1. Go to TRANSFAC database http://www.generegulation.com/pub/databases.html#transfac
and obtain the matrix representing the TATA box. You may be presented with several potential TATA motifs.
Find the one motif that is bound by TATA binding factor (TBP or TBF) and save the header information for this motif.
Carefully read the comments of the record.
How many sites were used to build this matrix?
2. Repeat the above process for SP1 and cEBP.
How many sites were aligned to build their matrices?
Is there any relationship between the quality of the predictions and the number of collected binding sites?
3. Access the program MATCH which can be used to scan sequences for potential transcription factor binding sites.
If you haven't before, you will need to register for access to this, but registration is free.
Scan the promoter sequence using the full collection of vertebrate matrices.
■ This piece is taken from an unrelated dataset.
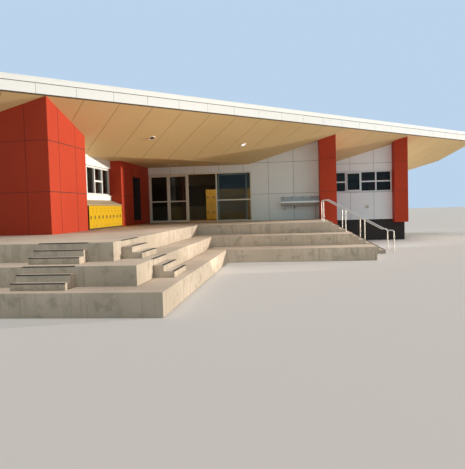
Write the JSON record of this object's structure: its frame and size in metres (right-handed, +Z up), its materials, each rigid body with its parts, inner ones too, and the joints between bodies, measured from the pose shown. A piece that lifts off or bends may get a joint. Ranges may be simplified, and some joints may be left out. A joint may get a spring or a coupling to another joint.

Identify the real binding sites in the output.
To do this, you need the coordinates for the real binding sites. They are provided below in GFF format, relative to the transcription start site (TSS) at position 1000.
Here are coordinates of 3 annotated elements (in GFF format)
U43589 SP1 904 909 SP1 # GGGCGG
U43589 CEBP 947 956 cEBP # GTTGCGCAAG
U43589 TATA 972 977 TATA # TATAAG
4. Repeat # 3 above, using the program MATINSPECTOR
The link provided for MatInspector in the original version of this lab didn't work - you probably Googled it and discovered that you must also register for free access to this software. It may take a while to get the password back (via email). If you do not get a response form MatInspector (or don't feel like waiting for one), just choose another promoter prediction program from your textbook (or from that excellent optional review Drena recommended in lecture - see PPTs from Friday) and try it out. Answer Question 5 based on the program you chose instead of MatInspector.
5. Which program do you like better and why?
6. Use BLAST2SEQ at NCBI to align the human and mouse promoters (U43589 & U36238) and obtain a graphical output. Set a very restrictive mismatch penalty (-5) and a neutral gap extension penalty (0) to recover short very conserved stretches of genomic sequence.
Compare the alignment blocks with the annotations.
Are the real binding sites conserved in these promoters?
If you actually try to set both the gap initiation and gap extension penalties to 0, you should get an error message. Play around with the mismatch and gap penalty settings and examine the results.
Do any of these settings allow you to detect the "real" TF binding sites noted in 3.3 for the human promoter?
7. Now, repeat #6 using the promoter region of URO-D homologs from as many species as possible.
Search for conserved elements, using MEME and MAST. http://meme.sdsc.edu/meme/intro.html
Try this with CLUSTAL if you like.
Can conserved elements be identified across all the promoter elements?
Do they correspond to the known binding motifs?